Мы работали с 7 до 11 часов; они не чувствовали ни голода, ни усталости, и еще рассердились на меня, когда я перестал писать; взялись сами писать попеременкам, но скоро бросили; дело не пошло. Тут только Федька спросил у меня, как меня звать? Мы засмеялись, что он не знает. «Я знаю, — сказал он, — как вас звать, да двор-то ваш как зовут? Вот у нас Фоканычевы, Зябревы, Ермилины». Я сказал ему: «А печатывать будем?» — спросил он. — Да! — «Так и напечатывать надо: сочинение Макарова, Морозова и Толстова». Он долго был в волнении и не мог заснуть, и я не могу передать того чувства волнения, радости, страха, и почти раскаяния, которые я испытывал в продолжение этого вечера. Я чувствовал, что с этого дня для него раскрылся новый мир наслаждений и страданий, — мир искусства; мне казалось, что я подсмотрел то, что никто никогда не имеет права видеть — зарождение таинственного цветка поэзии. Мне и страшно, и радостно было, как искателю клада, который бы увидал цвет папоротника; радостно мне было потому, что вдруг, совершенно неожиданно, открылся мне тот философский камень, которого я тщетно искал два года — искусство учить выражению мыслей; страшно потому, что это искусство вызывало новые требования, целый мир желаний, несоответственный среде, в которой жили ученики, как мне казалось в первую минуту. Ошибиться нельзя было. Это была не случайность, но сознательное творчество».

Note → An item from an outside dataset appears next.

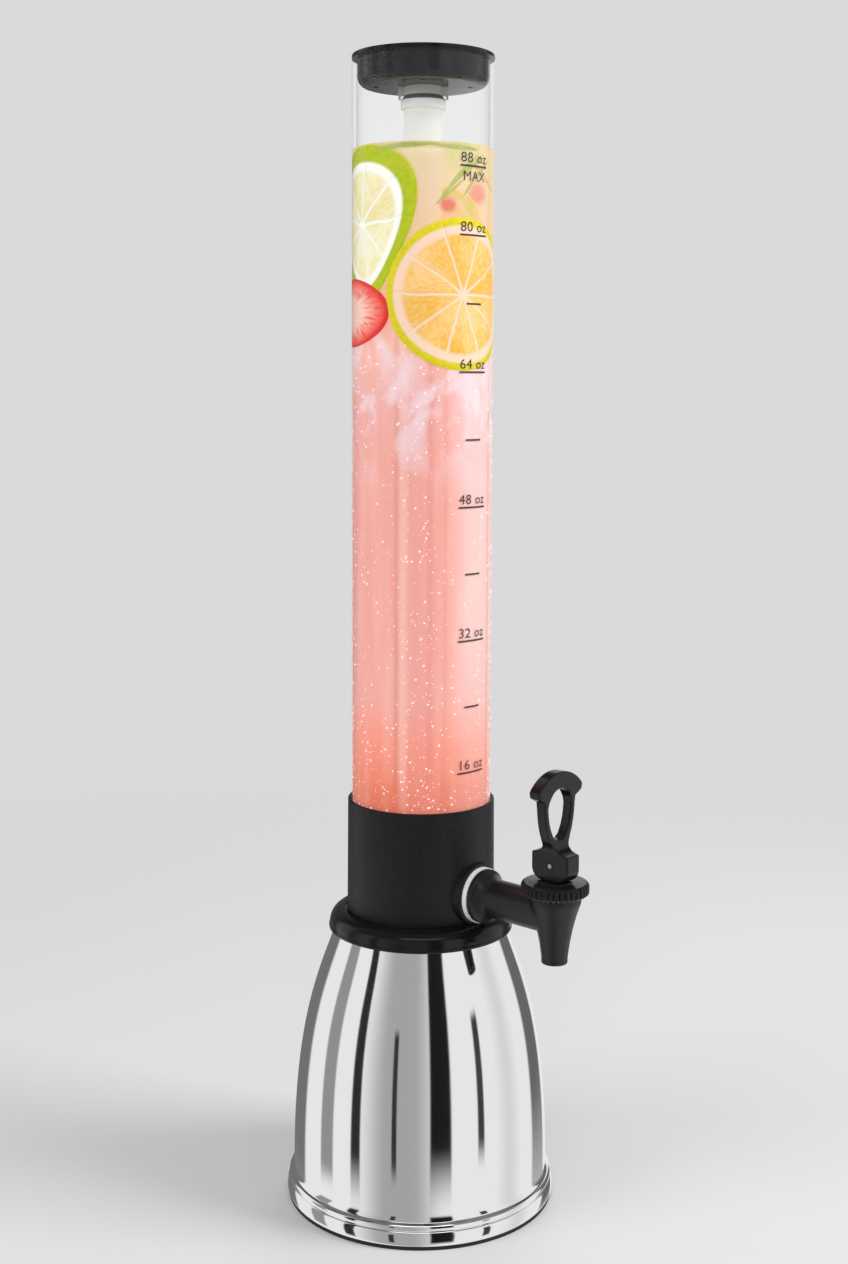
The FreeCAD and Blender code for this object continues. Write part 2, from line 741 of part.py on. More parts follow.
def make_core_gasket():
    """Grey gasket, wider below, between the socket and the ice tube's ring."""
    top = lid_floor_z - core_socket_height
    low = top - core_gasket_height
    hole_r = core_neck_r + thread_gap
    return turned([(hole_r, low), (core_neck_ring_r, low), (core_socket_r, top), (hole_r, top)])


def make_ice_core():
    """Closed clear tube for ice: round end, ring at the neck and a threaded mouth."""
    core_r = core_d / 2
    bore_r = core_r - core_wall
    ring_top = lid_floor_z - core_socket_height - core_gasket_height
    ring_z = ring_top - core_neck_ring_height
    mouth_z = ring_top + core_neck_height
    mouth_r = core_neck_r - core_wall
    low = floor_z + core_floor_gap
    end = bend([(0, low), (core_r, low), (core_r, low + core_r)], core_end_steps)
    outer = turned(end + [
        (core_r, ring_z), (core_neck_ring_r, ring_z), (core_neck_ring_r, ring_top),
        (core_neck_r, ring_top), (core_neck_r, mouth_z), (0, mouth_z)])
    inner_end = bend([(0, low + core_wall), (bore_r, low + core_wall),
                      (bore_r, low + core_wall + bore_r)], core_end_steps)
    inner = turned(inner_end + [
        (bore_r, ring_z), (mouth_r, ring_top - core_wall), (mouth_r, mouth_z + 1),
        (0, mouth_z + 1)])
    return outer.cut(inner)


PIECES = {
    "foot_ring": make_foot_ring,
    "bell_base": make_bell_base,
    "base_gasket": make_base_gasket,
    "base_cap": make_base_cap,
    "clamp_plate": make_clamp_plate,
    "lock_washer": make_lock_washer,
    "tie_stud": make_tie_stud,
    "hand_nut": make_hand_nut,
    "collar": make_collar,
    "threaded_insert": make_threaded_insert,
    "tube_seal": make_tube_seal,
    "tower_tube": make_tower_tube,
    "outer_washer": make_outer_washer,
    "inner_washer": make_inner_washer,
    "faucet_nut": make_faucet_nut,
    "faucet_body": make_faucet_body,
    "seat_cup": make_seat_cup,
    "stem": make_stem,
    "bonnet": make_bonnet,
    "handle": make_handle,
    "handle_pin": make_handle_pin,
    "lid": make_lid,
    "core_socket": make_core_socket,
    "socket_nut": make_socket_nut,
    "core_gasket": make_core_gasket,
    "ice_core": make_ice_core,
}

os.makedirs("parts", exist_ok=True)
for node, make in PIECES.items():
    shape = make()
    if isinstance(shape, Part.Compound) and len(shape.Solids) == 1:
        shape = shape.Solids[0]
    print(node, "valid", shape.isValid(), "solids", len(shape.Solids),
          "volume %.0f" % shape.Volume, "box", [round(v, 1) for v in (
              shape.BoundBox.XMin, shape.BoundBox.YMin, shape.BoundBox.ZMin,
              shape.BoundBox.XMax, shape.BoundBox.YMax, shape.BoundBox.ZMax)])
    shape.exportStep("parts/" + node + ".step")
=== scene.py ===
import math
import random

import bmesh
import bpy
from mathutils import Matrix, Vector
from mathutils.geometry import interpolate_bezier


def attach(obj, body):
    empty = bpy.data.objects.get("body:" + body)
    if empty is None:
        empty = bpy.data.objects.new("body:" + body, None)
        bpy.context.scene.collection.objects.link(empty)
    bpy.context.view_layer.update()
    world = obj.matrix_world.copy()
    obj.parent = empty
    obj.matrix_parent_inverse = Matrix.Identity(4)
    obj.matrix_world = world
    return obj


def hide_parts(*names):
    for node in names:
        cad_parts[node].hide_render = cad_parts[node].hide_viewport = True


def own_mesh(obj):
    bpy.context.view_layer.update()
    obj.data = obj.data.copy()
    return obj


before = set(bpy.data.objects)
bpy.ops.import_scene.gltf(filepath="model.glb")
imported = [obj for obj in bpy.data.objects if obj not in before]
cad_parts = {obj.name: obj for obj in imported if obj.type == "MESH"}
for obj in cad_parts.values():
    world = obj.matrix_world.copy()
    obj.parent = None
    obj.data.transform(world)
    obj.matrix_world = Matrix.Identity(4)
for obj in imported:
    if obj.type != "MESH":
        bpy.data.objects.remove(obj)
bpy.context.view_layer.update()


# The studio. The tower stands on a seamless pale grey sweep under soft lamps, and its
# mirror-bright base shows the dark flags and grey walls that stand round it. The camera
# is at the height of the tube's middle, a little above level with it.

mm = 0.001


def srgb(red, green, blue):
    """A colour that is written in the 0 to 255 values of a screen."""
    return tuple((v / 255 / 12.92) if v <= 10 else ((v / 255 + 0.055) / 1.055) ** 2.4
                 for v in (red, green, blue))


class Wire:
    """An output socket in a sum: each operator adds the Math node that it stands for."""

    def __init__(self, board, socket):
        self.board = board
        self.socket = socket

    def math(self, operation, first, second=0.0, third=0.0):
        return self.board.node("Math", 0, {0: first, 1: second, 2: third}, operation=operation)

    def __add__(self, other):
        return self.math("ADD", self, other)

    def __radd__(self, other):
        return self.math("ADD", other, self)

    def __sub__(self, other):
        return self.math("SUBTRACT", self, other)

    def __rsub__(self, other):
        return self.math("SUBTRACT", other, self)

    def __mul__(self, other):
        return self.math("MULTIPLY", self, other)

    def __rmul__(self, other):
        return self.math("MULTIPLY", other, self)

    def __truediv__(self, other):
        return self.math("DIVIDE", self, other)

    def __rtruediv__(self, other):
        return self.math("DIVIDE", other, self)

    def __pow__(self, other):
        return self.math("POWER", self, other)

    def __neg__(self):
        return self.math("MULTIPLY", self, -1.0)

    def size(self):
        return self.math("ABSOLUTE", self)

    def top(self, other):
        return self.math("MAXIMUM", self, other)


class Board:
    """A tree of shader nodes. Its one node method makes, sets and wires every node."""

    def __init__(self, tree):
        self.tree = tree

    def feed(self, node, inputs):
        for key, value in inputs.items():
            socket = node.inputs[key]
            if isinstance(value, Wire):
                self.tree.links.new(value.socket, socket)
            elif socket.type == "RGBA" and len(value) == 3:
                socket.default_value = (*value, 1.0)
            else:
                socket.default_value = value

    def node(self, kind, out, inputs, **settings):
        node = self.tree.nodes.new("ShaderNode" + kind)
        for key, value in settings.items():
            if key == "stops":
                ramp = node.color_ramp.elements
                while len(ramp) < len(value):
                    ramp.new(0.5)
                for stop, (spot, colour) in zip(ramp, value):
                    stop.position = spot
                    stop.color = (*colour, 1.0)
            else:
                setattr(node, key, value)
        self.feed(node, inputs)
        return Wire(self, node.outputs[out])

    def rise(self, value, low, high):
        """0 below low and 1 above high, with a soft step between them."""
        return self.node("MapRange", 0, {0: value, 1: low, 2: high, 3: 0.0, 4: 1.0},
                         interpolation_type="SMOOTHSTEP")

    def mix(self, share, first, second):
        return self.node("Mix", 2, {0: share, 6: first, 7: second}, data_type="RGBA")

    def ramp(self, value, *stops):
        return self.node("ValToRGB", 0, {0: value}, stops=stops)

    def parts(self, vector):
        return [self.node("SeparateXYZ", k, {0: vector}) for k in range(3)]

    def around(self, vector):
        """Degrees round the tower from the tap's side, positive towards +X."""
        x, y, _ = self.parts(vector)
        return x.math("ARCTAN2", x, -y) * (180 / math.pi)

    def band(self, angle, centre, half, soft):
        """1 within half degrees of centre, all round the circle, with a soft edge."""
        off = angle.math("WRAP", angle - centre, 180.0, -180.0)
        return 1 - self.rise(off.size(), half - soft, half + soft)


class Finish(Board):
    """A procedural material: one Principled shader and what feeds it."""

    def __init__(self, name, colour, roughness, metallic=0.0, **more):
        self.material = bpy.data.materials.new(name)
        self.material.use_nodes = True
        super().__init__(self.material.node_tree)
        self.shader = self.tree.nodes["Principled BSDF"]
        self.set(Base_Color=colour, Roughness=roughness, Metallic=metallic, **more)

    def set(self, **inputs):
        self.feed(self.shader, {key.replace("_", " "): value for key, value in inputs.items()})

    def place(self):
        return self.node("TexCoord", "Object", {})

    def noise(self, vector, scale, detail=3.0, out=0, **more):
        return self.node("TexNoise", out, {"Vector": vector, "Scale": scale, "Detail": detail,
                                           **more})

    def stretch(self, vector, x, y, z):
        return self.node("Mapping", 0, {"Vector": vector, "Scale": (x, y, z)})

    def bump(self, height, distance, strength=1.0):
        self.set(Normal=self.node("Bump", 0, {"Height": height, "Distance": distance,
                                              "Strength": strength}))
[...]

В этом маленьком «ошметке», как Васька Морозов сам себя назвал в своих талантливых воспоминаниях, Толстой вдруг нашел художественный талант: «Чувство меры было в нем так сильно, как ни у одного из известных мне писателей, — то самое чувство меры, которое огромным трудом и изучением приобретают редкие художники, — во всей его первобытной силе жило в его неиспорченной детской душе.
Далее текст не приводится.